**** GIVEN ENTRIES

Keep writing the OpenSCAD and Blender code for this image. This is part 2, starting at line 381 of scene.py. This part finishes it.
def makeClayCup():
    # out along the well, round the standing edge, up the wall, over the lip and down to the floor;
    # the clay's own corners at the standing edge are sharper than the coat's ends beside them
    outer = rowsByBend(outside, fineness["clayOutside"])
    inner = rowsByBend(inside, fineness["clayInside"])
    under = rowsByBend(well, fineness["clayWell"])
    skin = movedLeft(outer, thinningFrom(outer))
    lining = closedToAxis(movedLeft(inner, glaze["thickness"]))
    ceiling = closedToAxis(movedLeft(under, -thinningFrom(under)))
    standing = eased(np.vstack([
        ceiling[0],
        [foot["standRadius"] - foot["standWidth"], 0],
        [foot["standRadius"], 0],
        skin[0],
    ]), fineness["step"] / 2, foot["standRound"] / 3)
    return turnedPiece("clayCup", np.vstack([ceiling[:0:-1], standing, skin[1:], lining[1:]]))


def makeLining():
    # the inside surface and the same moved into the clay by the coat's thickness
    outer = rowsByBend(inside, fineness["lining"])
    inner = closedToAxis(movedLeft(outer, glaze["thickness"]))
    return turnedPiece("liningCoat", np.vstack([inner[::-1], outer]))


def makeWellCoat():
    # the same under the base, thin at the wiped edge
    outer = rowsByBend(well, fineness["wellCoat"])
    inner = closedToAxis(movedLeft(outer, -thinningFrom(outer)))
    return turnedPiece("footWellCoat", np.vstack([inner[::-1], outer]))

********
**** GIVEN ENTRIES

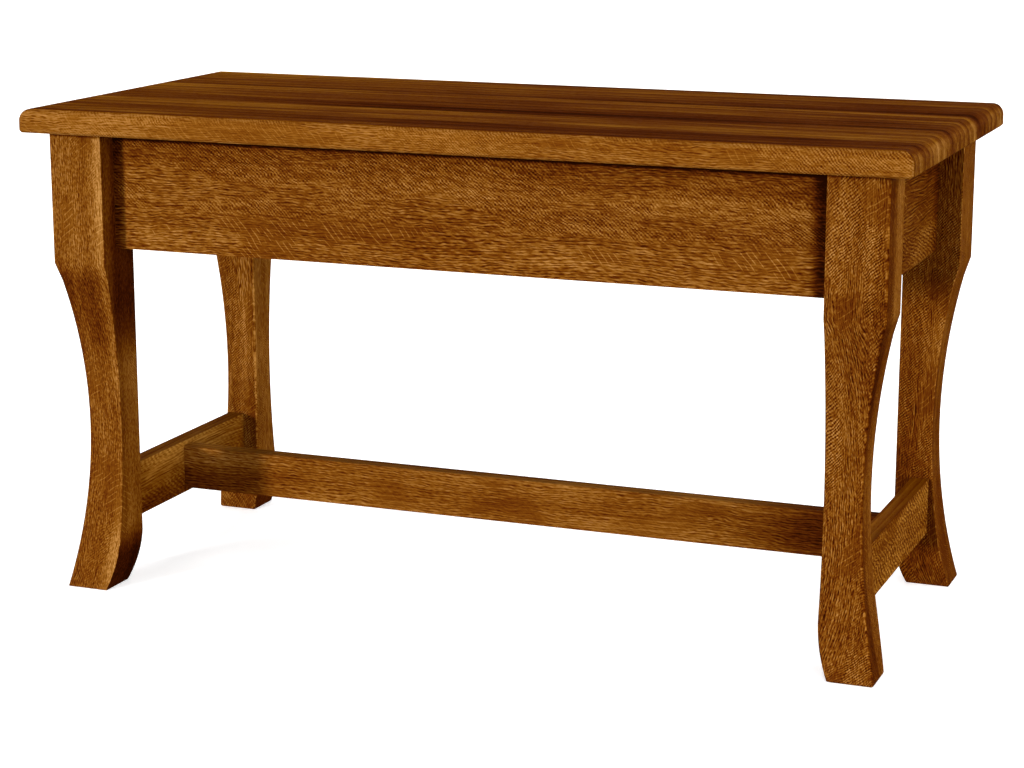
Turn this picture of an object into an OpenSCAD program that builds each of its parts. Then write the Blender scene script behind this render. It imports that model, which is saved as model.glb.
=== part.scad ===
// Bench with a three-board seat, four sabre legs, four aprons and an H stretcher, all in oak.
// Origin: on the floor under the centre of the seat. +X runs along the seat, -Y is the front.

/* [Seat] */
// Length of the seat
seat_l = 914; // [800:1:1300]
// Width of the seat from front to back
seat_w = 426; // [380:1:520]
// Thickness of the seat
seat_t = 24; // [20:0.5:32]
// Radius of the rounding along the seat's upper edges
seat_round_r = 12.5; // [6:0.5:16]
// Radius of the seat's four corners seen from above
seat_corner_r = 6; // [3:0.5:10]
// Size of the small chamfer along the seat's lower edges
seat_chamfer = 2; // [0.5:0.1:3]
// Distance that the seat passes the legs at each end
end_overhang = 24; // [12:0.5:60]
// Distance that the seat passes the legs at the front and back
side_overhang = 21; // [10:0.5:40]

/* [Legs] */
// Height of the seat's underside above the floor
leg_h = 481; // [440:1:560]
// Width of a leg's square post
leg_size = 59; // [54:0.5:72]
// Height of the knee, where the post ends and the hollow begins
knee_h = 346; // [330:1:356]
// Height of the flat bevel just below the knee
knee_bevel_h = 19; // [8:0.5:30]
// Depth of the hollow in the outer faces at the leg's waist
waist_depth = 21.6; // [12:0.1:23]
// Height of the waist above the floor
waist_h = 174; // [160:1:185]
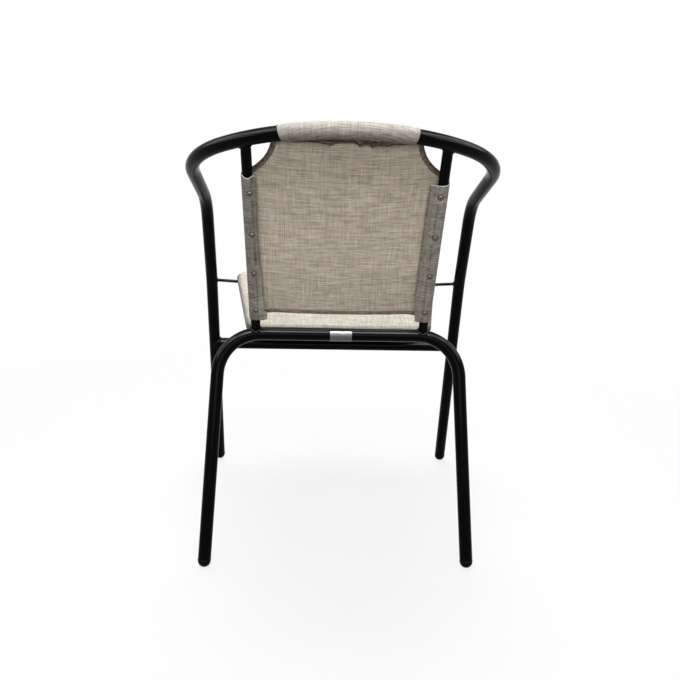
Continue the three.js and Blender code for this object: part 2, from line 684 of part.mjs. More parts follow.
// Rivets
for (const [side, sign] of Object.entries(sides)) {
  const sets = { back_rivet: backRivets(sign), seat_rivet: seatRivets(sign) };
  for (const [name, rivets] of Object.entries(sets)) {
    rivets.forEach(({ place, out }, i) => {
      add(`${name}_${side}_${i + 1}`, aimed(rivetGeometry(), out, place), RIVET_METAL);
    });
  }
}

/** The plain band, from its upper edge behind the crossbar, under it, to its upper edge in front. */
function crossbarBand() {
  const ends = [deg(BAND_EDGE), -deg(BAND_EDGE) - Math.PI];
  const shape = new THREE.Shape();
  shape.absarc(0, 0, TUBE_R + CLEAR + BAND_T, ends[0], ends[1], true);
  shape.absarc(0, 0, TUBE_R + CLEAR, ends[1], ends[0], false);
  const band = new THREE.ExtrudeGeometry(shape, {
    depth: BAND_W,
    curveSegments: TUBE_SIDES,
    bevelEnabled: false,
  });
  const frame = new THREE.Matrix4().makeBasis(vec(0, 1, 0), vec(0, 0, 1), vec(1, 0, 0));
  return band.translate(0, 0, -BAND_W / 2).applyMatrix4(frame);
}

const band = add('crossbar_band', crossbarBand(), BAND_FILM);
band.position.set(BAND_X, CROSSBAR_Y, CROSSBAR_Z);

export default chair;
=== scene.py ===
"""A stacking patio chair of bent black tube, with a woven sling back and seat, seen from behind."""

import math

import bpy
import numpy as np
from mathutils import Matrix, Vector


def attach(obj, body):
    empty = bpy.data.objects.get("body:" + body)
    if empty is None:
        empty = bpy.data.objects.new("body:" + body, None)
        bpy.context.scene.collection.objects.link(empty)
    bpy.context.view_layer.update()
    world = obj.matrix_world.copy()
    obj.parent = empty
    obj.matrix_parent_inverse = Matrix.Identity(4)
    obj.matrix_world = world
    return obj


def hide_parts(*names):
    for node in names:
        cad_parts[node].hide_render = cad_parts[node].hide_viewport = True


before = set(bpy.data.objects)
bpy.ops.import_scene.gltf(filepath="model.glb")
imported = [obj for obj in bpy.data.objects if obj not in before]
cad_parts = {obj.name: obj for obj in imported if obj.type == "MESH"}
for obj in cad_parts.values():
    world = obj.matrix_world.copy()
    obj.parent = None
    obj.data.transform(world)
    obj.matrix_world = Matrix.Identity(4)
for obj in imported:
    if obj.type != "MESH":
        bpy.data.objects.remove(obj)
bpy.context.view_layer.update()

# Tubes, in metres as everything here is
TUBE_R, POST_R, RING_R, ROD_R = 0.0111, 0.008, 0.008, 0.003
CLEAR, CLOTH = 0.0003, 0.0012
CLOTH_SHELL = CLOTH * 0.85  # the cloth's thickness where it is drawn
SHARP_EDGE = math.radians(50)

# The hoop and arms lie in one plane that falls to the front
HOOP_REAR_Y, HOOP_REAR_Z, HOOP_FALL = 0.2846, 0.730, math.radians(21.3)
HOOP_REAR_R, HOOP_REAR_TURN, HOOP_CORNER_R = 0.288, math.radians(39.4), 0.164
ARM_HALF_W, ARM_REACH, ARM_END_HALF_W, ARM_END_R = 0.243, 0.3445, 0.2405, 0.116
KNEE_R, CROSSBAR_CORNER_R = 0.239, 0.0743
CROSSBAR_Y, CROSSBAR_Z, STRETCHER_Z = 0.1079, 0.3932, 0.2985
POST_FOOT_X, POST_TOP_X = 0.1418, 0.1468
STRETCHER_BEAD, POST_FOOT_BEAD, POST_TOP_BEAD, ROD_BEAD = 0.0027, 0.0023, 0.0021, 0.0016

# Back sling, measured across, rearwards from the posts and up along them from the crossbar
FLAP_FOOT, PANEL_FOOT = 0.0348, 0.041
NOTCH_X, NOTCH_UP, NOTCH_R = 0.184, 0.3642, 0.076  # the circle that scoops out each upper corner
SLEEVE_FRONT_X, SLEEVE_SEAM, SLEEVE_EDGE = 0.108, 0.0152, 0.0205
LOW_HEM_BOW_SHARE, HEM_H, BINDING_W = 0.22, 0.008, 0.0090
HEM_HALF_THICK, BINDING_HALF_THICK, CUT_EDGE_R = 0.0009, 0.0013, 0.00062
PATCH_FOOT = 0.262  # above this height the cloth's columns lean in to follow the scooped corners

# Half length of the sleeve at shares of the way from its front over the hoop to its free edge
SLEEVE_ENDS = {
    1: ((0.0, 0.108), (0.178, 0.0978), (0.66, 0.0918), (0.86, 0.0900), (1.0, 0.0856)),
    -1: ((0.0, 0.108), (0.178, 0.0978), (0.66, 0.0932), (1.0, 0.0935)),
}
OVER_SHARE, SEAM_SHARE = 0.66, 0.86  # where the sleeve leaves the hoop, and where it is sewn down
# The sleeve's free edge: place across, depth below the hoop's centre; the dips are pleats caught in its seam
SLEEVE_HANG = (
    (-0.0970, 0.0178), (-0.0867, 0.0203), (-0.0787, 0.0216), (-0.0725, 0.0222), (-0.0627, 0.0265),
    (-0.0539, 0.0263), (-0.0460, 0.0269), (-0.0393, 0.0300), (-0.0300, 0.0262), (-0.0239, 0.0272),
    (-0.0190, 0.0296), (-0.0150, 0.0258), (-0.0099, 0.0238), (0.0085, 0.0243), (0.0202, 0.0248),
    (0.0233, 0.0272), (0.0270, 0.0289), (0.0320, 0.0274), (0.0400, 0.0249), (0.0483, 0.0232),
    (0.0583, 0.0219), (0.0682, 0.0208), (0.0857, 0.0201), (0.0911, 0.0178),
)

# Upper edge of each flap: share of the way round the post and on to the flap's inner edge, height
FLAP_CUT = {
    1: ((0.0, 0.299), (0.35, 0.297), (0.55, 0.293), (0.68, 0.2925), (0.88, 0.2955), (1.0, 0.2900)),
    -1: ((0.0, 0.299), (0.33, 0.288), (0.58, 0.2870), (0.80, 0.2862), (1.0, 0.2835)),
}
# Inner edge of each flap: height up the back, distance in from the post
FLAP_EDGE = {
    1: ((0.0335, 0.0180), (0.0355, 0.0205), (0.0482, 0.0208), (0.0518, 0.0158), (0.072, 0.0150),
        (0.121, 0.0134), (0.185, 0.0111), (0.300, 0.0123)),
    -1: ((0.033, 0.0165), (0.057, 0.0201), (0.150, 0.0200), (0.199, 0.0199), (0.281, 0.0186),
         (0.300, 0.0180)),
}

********

Write out, from the lines above, only those from the line with "const band = add('crossbar_band', crossbarBand(), BAND_FILM);" to the line with "STRETCHER_BEAD, POST_FOOT_BEAD, POST_TOP_BEAD, ROD_BEAD", exactly as given, including the first and the last.

const band = add('crossbar_band', crossbarBand(), BAND_FILM);
band.position.set(BAND_X, CROSSBAR_Y, CROSSBAR_Z);

export default chair;
=== scene.py ===
"""A stacking patio chair of bent black tube, with a woven sling back and seat, seen from behind."""

import math

import bpy
import numpy as np
from mathutils import Matrix, Vector


def attach(obj, body):
    empty = bpy.data.objects.get("body:" + body)
    if empty is None:
        empty = bpy.data.objects.new("body:" + body, None)
        bpy.context.scene.collection.objects.link(empty)
    bpy.context.view_layer.update()
    world = obj.matrix_world.copy()
    obj.parent = empty
    obj.matrix_parent_inverse = Matrix.Identity(4)
    obj.matrix_world = world
    return obj


def hide_parts(*names):
    for node in names:
        cad_parts[node].hide_render = cad_parts[node].hide_viewport = True


before = set(bpy.data.objects)
bpy.ops.import_scene.gltf(filepath="model.glb")
imported = [obj for obj in bpy.data.objects if obj not in before]
cad_parts = {obj.name: obj for obj in imported if obj.type == "MESH"}
for obj in cad_parts.values():
    world = obj.matrix_world.copy()
    obj.parent = None
    obj.data.transform(world)
    obj.matrix_world = Matrix.Identity(4)
for obj in imported:
    if obj.type != "MESH":
        bpy.data.objects.remove(obj)
bpy.context.view_layer.update()

# Tubes, in metres as everything here is
TUBE_R, POST_R, RING_R, ROD_R = 0.0111, 0.008, 0.008, 0.003
CLEAR, CLOTH = 0.0003, 0.0012
CLOTH_SHELL = CLOTH * 0.85  # the cloth's thickness where it is drawn
SHARP_EDGE = math.radians(50)

# The hoop and arms lie in one plane that falls to the front
HOOP_REAR_Y, HOOP_REAR_Z, HOOP_FALL = 0.2846, 0.730, math.radians(21.3)
HOOP_REAR_R, HOOP_REAR_TURN, HOOP_CORNER_R = 0.288, math.radians(39.4), 0.164
ARM_HALF_W, ARM_REACH, ARM_END_HALF_W, ARM_END_R = 0.243, 0.3445, 0.2405, 0.116
KNEE_R, CROSSBAR_CORNER_R = 0.239, 0.0743
CROSSBAR_Y, CROSSBAR_Z, STRETCHER_Z = 0.1079, 0.3932, 0.2985
POST_FOOT_X, POST_TOP_X = 0.1418, 0.1468
STRETCHER_BEAD, POST_FOOT_BEAD, POST_TOP_BEAD, ROD_BEAD = 0.0027, 0.0023, 0.0021, 0.0016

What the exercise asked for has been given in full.